Elevating monogamous, committed romantic love above any other kind of happiness is characteristic of romantic fiction, but The Keeper of Stars goes further than this. Like Part 1 of the novel, Part 2 conveys a specific and idealistic vision of what “true love” is. Part 2 also conveys a general tone of disapproval for women’s professional ambitions, promoting marriage and motherhood as a higher calling for women. In Part 1, Jack, his mother, and Clara all portray romantic love as a permanent feeling that a person can only have with one other person. In Part 2, Jack’s fury when he returns from Korea to learn that Ellie is dating Mike and Zora’s suspicion that Ellie is still single because she is still secretly pining for Jack continue this line of argument. 

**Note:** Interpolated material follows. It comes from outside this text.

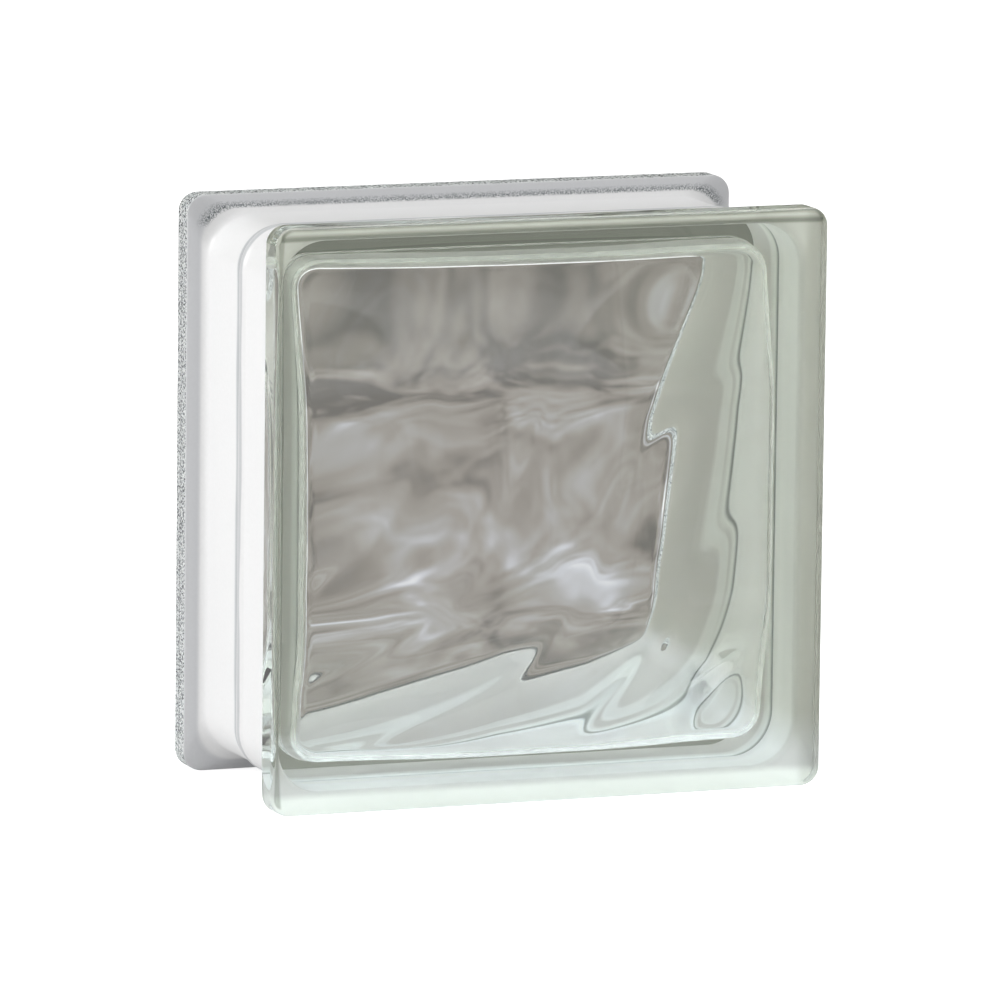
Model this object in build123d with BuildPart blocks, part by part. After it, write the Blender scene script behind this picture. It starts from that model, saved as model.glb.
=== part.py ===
from build123d import *
import math
import os

# Pressed glass block: two equal moulded half shells, fused at the middle of the
# depth into one hollow body. X runs along the face, Y through the depth with the
# front face towards -Y, Z up. The block stands on its lower flanges at Z = 0.

# Driving dimensions in millimetres and degrees
face_side = 197.0            # width and height of each face
block_depth = 98.0           # outer face to outer face
flange_thickness = 10.5      # plate edge, measured along the depth
flange_corner_radius = 8.0   # corners of the faces
arris_radius = 1.6           # rounded outer edges of the faces
channel_depth = 6.0          # mortar channel below the flange edge
step_run = 4.0               # depth taken by the sloping step into the channel
step_root_radius = 5.0       # soft root between the step and the channel floor
channel_corner_radius = 15.0
seam_bead_width = 8.0        # glass squeezed out where the halves were fused
seam_bead_flank = 2.0        # depth taken by each sloping flank of the bead
seam_bead_height = 0.9

side_wall = 7.0              # between the channel floor and the hollow, at the seam
cavity_corner_radius = 10.0
cavity_draft = 1.5           # taper that lets the plunger out, in degrees
inner_bead_width = 6.5
inner_bead_height = 1.0

pane_thickness = 4.3         # glass in the middle of the pane, in a trough
side_rise = 11.5             # how much thicker the dished pane is at its sides
side_start = 15.0            # distance from the middle where that rise begins
end_rise = 14.5              # the same towards the top and the bottom
end_start = 31.0
trough_radius = 160.0        # hollow of the pressed waves, across their run
crest_softness = 0.4         # rounding of the crests between the troughs
wave_angle = -44.0           # direction across the waves, from the X axis
sway_height = 13.0           # sideways wander of the crests
sway_length = 190.0
sway_start = -0.25
wave_fan = -0.25             # spread of the troughs along their run
trough_places = [-76.0, -36.0, 2.0, 43.0, 75.0, 110.0]

surface_step = 8.0           # spacing of the points that carry the waves
surface_fit = 0.4            # how closely the smooth surface follows them

# Places worked out from the sizes
centre_height = face_side / 2
front_y = -block_depth / 2
step_y = front_y + flange_thickness
root_y = step_y + step_run
channel_side = face_side - 2 * channel_depth
cavity_side = channel_side - 2 * side_wall
pane_reach = cavity_side / 2


def section_plane(y):
    """Plane across the block at the given depth, looking from the front."""
    return Plane(origin=(0, y, centre_height), x_dir=(1, 0, 0), z_dir=(0, -1, 0))


def rise(distance, start):
    """Smooth step from 0 at the start to 1 at the walls of the hollow."""
    share = min(max((distance - start) / (pane_reach - start), 0.0), 1.0)
    return share * share * (3 - 2 * share)


def pane_glass(x, z):
    """Thickness of the pane at a place measured from the middle of the face."""
    dish = side_rise * rise(abs(x), side_start) + end_rise * rise(abs(z), end_start)
    turn = math.radians(wave_angle)
    along = x * math.cos(turn) + z * math.sin(turn)
    across = z * math.cos(turn) - x * math.sin(turn)
    along += sway_height * math.sin(2 * math.pi * across / sway_length + sway_start)
    along *= 1 + wave_fan * across / pane_reach
    troughs = [(along - place) ** 2 / (2 * trough_radius) for place in trough_places]
    lowest = min(troughs)
    blend = sum(math.exp((lowest - trough) / crest_softness) for trough in troughs)
    return pane_thickness + dish + lowest - crest_softness * math.log(blend)


def wave_face():
    """Inner face of the front pane, carried a little past the walls of the hollow."""
    reach = (cavity_side + surface_step) / 2
    count = 2 * math.ceil(reach / surface_step)
    pitch = 2 * reach / count
    rows = []
    for row in range(count + 1):
        z = -reach + row * pitch
        line = []
        for column in range(count + 1):
            x = -reach + column * pitch
            line.append((x, front_y + pane_glass(x, z), centre_height + z))
        rows.append(line)
    return Face.make_surface_from_array_of_points(rows, tol=surface_fit)


with BuildPart() as hollow:
    # Tapered plunger shape, cut off by the wavy face of the pane
    with BuildSketch(section_plane(0)):
        RectangleRounded(cavity_side, cavity_side, cavity_corner_radius)
    extrude(amount=block_depth / 2, taper=cavity_draft)
    split(bisect_by=wave_face(), keep=Keep.TOP)
    # Room for the glass that the fusing pressed inwards at the seam
    with BuildSketch(section_plane(0)):
        RectangleRounded(cavity_side + side_wall, cavity_side + side_wall, cavity_corner_radius)
        RectangleRounded(
            cavity_side - 2 * inner_bead_height,
            cavity_side - 2 * inner_bead_height,
            cavity_corner_radius - inner_bead_height,
            mode=Mode.SUBTRACT,
        )
    extrude(amount=inner_bead_width / 2, mode=Mode.SUBTRACT)

with BuildPart() as step:
    # Slope from the flange edge down into the mortar channel
    with BuildSketch(section_plane(root_y)):
        RectangleRounded(face_side, face_side, channel_corner_radius + channel_depth)
    extrude(amount=step_run + arris_radius)
    back = step.faces().sort_by(Axis.Y)[-1]
    chamfer(back.edges(), length=channel_depth, length2=step_run, reference=back)

with BuildPart() as seam_bead:
    # Front half of the bead on the channel floor, with its sloping flank
    with BuildSketch(section_plane(0)):
        RectangleRounded(
            channel_side + 2 * seam_bead_height,
            channel_side + 2 * seam_bead_height,
            channel_corner_radius + seam_bead_height,
        )
    extrude(amount=seam_bead_width / 2)
    crown = seam_bead.faces().sort_by(Axis.Y)[0]
    chamfer(crown.edges(), length=seam_bead_height, length2=seam_bead_flank, reference=crown)

with BuildPart() as half_shell:
    # Face plate, with its outer arris rounded
    with BuildSketch(section_plane(front_y)):
        RectangleRounded(face_side, face_side, flange_corner_radius)
    extrude(amount=-flange_thickness)
    fillet(half_shell.faces().sort_by(Axis.Y)[0].edges(), arris_radius)
    add(step.part)
    # Side wall from the step to the seam, with a soft root
    with BuildSketch(section_plane(root_y)):
        RectangleRounded(channel_side, channel_side, channel_corner_radius)
    extrude(amount=root_y)
    fillet(half_shell.edges().filter_by_position(Axis.Y, root_y, root_y), step_root_radius)
    add(seam_bead.part)
    add(hollow.part, mode=Mode.SUBTRACT)

with BuildPart() as glass_block:
    add(half_shell.part)
    add(half_shell.part.rotate(Axis.Z, 180))
glass_block.part.label = "glass_block"

os.makedirs("parts", exist_ok=True)
export_step(glass_block.part, "parts/glass_block.step")
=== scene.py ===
import logging
import math
from dataclasses import dataclass, field
from enum import Enum
from typing import NamedTuple, Union

import bpy
import numpy as np
from mathutils import Matrix, Vector

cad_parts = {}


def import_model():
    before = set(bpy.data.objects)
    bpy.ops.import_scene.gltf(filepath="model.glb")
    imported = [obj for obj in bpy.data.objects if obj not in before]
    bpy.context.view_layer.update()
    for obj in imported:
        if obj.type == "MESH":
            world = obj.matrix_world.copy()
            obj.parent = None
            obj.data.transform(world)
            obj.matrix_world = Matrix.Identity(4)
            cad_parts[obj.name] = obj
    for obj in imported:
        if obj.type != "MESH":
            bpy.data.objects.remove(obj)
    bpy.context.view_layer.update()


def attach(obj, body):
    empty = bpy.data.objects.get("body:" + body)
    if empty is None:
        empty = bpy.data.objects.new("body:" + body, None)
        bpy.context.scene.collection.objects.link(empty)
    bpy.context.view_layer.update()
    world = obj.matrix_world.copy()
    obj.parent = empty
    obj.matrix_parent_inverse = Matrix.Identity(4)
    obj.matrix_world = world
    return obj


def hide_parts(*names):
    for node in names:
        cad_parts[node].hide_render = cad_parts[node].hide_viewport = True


MM = 0.001
LOG = logging.getLogger("glass_block")

Array = np.ndarray
Color = tuple[float, float, float]
Shades = tuple[tuple[float, float], ...]
Steps = tuple[tuple[float, Color], ...]
Socket = bpy.types.NodeSocket
Value = Union[Socket, float, Color]

WHITE: Color = (1.0, 1.0, 1.0)

# Light Path depths that part the rays: past the first surface, and past the hollow
PAST_FIRST = 0.5
PAST_HOLLOW = 3.5


def rise(share: Array) -> Array:
    """Smooth step from 0 to 1: the share squared times three less twice the share."""
    share = np.clip(share, 0.0, 1.0)
    return share * share * (3.0 - 2.0 * share)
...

According to the perspectives of some characters in the novel, Ellie is “foolish” for being too busy with her career to pursue a serious relationship: Supposedly, her “personal life [is] a disaster” because she is unmarried and childless (125), and the narrator comments that “while Ellie was busy chasing her ambition, everyone around her had moved on” (126), giving the example of her younger sister, Amelia, already being a wife and mother when Ellie is not. The diction “moved on” reduces Ellie’s career path to a childish preoccupation, implying that others have progressed in a way she has not—and the example of Amelia as a wife and mother makes clear what the “appropriate” path of progress looks like for women in the novel. Female professors were rarer in 1962 but not unheard of, even in the sciences. Many female professors of the time were married, making it clear that marriage and academic ambition were in no way incompatible for women of the 1960s. Framing Ellie’s situation as an “either or”—marriage or career—is a rhetorical choice that conveys a clear stance about women’s roles in the novel.